Design, Synthesis, and Versatile Processing of Indolo[3,2-b]indole-Based pi-Conjugated Molecules for High-Performance Organic Field-Effect Transistors

Abstract

A series of indolo[3,2-b]indole (IDID) derivatives comprising the core unit of N,N-dihexyl-IDID with different aromatic and aliphatic substituents at 2- and 7-position are designed and synthesized to construct high-performance organic semiconductors by different processing routes. Structure-property relationship of the derivatives is comprehensively studied in terms of their photophysical, electrochemical, structural, and electrical characteristics. IDID derivatives are either evaporated in vacuum or dissolved in common organic solvents to ensure applicalbility in different processing routes toward outstanding p-type semiconductor films.
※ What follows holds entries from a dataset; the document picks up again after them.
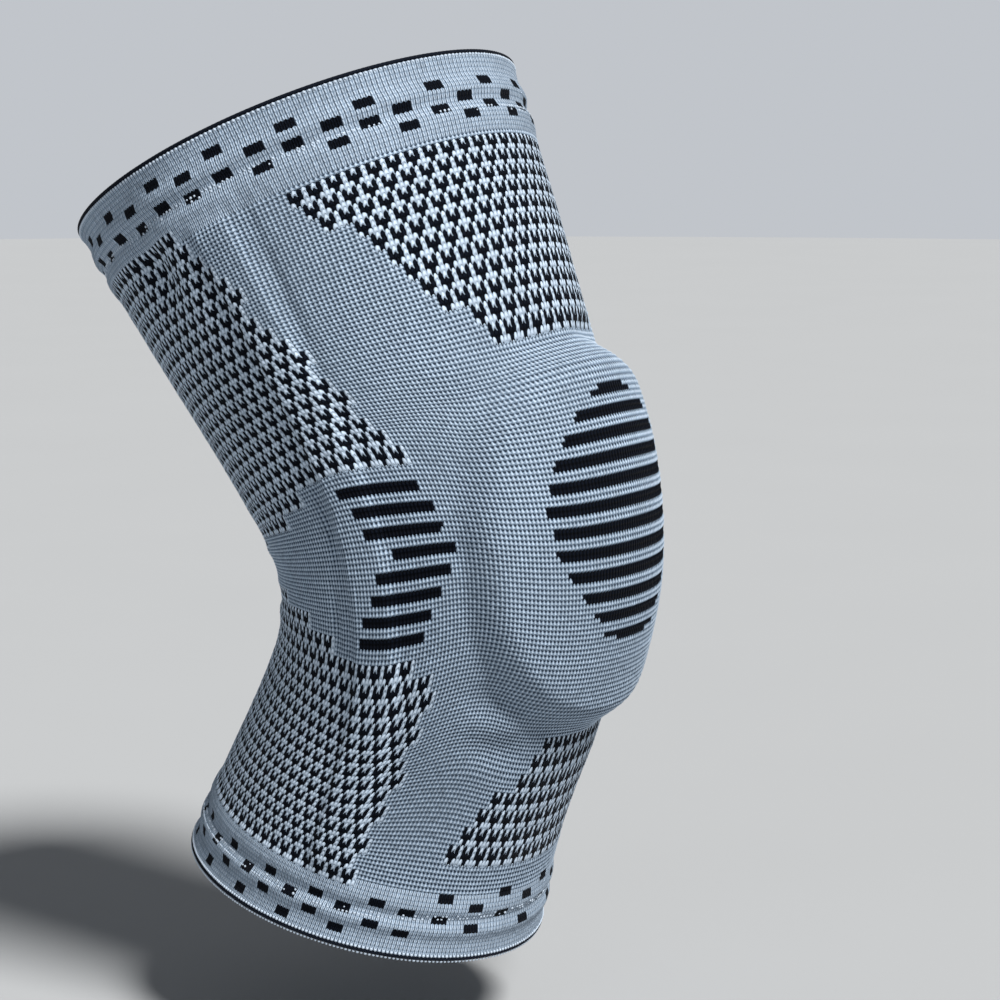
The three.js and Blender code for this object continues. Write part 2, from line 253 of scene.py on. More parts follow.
class LegSizes(PropertyGroup):
    """The bent leg that the sleeve is shaped on"""

    thigh_reach: a_length("Thigh Reach", "From the knee's corner to the upper mouth", 0.157)
    calf_reach: a_length("Calf Reach", "From the knee's corner to the lower mouth", 0.119)
    thigh_lean: an_angle("Thigh Lean", "How far the thigh leans back", 26.6)
    calf_lean: an_angle("Calf Lean", "How far the calf leans back", 22)
    knee_curve: a_length("Knee Curve", "Radius of the centre line round the knee", 0.105)
    thigh_size: a_length("Thigh Size", "Across the upper mouth", 0.158)
    knee_size: a_length("Knee Size", "Across the knee", 0.130)
    calf_size: a_length("Calf Size", "Across the lower mouth", 0.121)
    thigh_tilt: an_angle("Upper Mouth Tilt", "The upper mouth dips to the front", 1.2)
    calf_tilt: an_angle("Lower Mouth Tilt", "The lower mouth dips to the back", 7)


class KnitSizes(PropertyGroup):
    """The knitted wall and its stitches"""

    wall: a_length("Wall", "Thickness of the knit", 0.0022)
    wales: IntProperty(name="Wales", description="Columns of stitches round the sleeve", default=324, min=36)
    thigh_band: a_length("Upper Band", "Depth of the upper grip band", 0.028)
    calf_band: a_length("Lower Band", "Depth of the lower grip band", 0.025)
    roll: a_length("Edge", "Depth of the dark edge", 0.0016)
    roll_proud: a_length("Edge Rise", "How far the edge stands out of the wall", 0.0002)
    hem_stitch: a_length("Hem Stitch", "Width of the small light stitches at the edges", 0.001)
    thread: a_length("Band Thread", "Width of a stitch of the bands' light thread", 0.0008)
    bead: a_length("Stitch Rise", "How far a stitch stands out of its gaps", 0.00042)
    unevenness: a_length("Unevenness", "How far stitches differ in height", 0.00004)
    seed: IntProperty(name="Seed", description="Seed of the stitches' small differences", default=7)


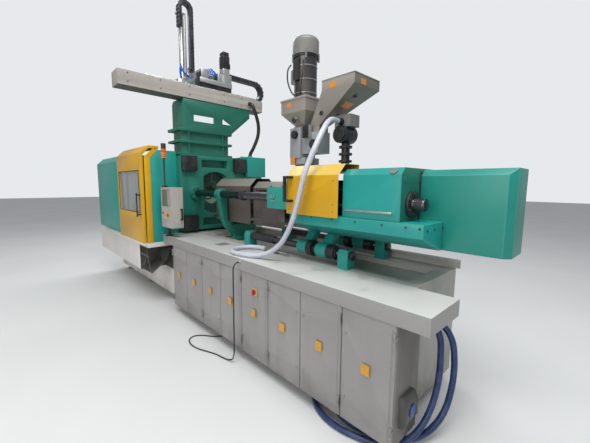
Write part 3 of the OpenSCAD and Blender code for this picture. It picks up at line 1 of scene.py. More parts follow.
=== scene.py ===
"""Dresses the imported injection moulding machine: camera and floor first, then the cords, then each
group of pieces in the order in which the machine is put together, from its beds to its panel."""
import json
import math
import bpy
import bmesh
from mathutils import Matrix, Vector

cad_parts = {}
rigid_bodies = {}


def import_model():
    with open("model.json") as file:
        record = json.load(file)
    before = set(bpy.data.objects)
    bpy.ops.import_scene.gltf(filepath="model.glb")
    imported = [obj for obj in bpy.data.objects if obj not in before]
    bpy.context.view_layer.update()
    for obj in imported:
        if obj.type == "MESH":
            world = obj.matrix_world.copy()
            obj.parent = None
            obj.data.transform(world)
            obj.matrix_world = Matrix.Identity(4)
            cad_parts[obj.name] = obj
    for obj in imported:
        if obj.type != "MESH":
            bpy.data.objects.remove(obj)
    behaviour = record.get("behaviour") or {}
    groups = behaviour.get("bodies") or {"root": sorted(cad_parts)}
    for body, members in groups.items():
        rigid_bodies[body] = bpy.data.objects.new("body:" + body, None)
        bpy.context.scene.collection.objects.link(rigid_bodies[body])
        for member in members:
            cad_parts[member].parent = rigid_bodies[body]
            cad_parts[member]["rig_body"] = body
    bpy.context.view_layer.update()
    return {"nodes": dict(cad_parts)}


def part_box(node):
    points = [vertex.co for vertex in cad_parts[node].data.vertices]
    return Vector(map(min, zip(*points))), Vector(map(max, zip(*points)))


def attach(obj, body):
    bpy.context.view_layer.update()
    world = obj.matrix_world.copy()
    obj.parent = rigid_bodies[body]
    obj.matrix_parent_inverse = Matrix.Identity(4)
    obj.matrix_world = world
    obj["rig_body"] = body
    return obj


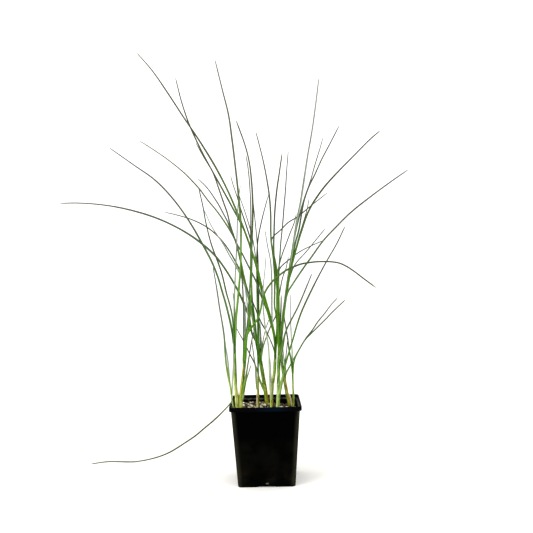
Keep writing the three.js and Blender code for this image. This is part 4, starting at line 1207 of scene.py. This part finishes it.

Among others, the excellently soluble compound 4H4TIDID (with 2- and 7-substituents of 5-hexyl-2,2'-bithiophene moiety, solubility >20 wt% in chloroform), shows the highest field-effect hole mobility of 0.97 cm(2)V(-1)s(-1) in a device constructed by vacuum-deposition and 0.18 cm(2)V(-1)s(-1) in device cosntructed by spin-coating, respectively. The 2D grazing incidence X-ray diffraction of 4H4TIDID films in both devices identically show the 2D molecular orientation favorable for the high transistor mobility.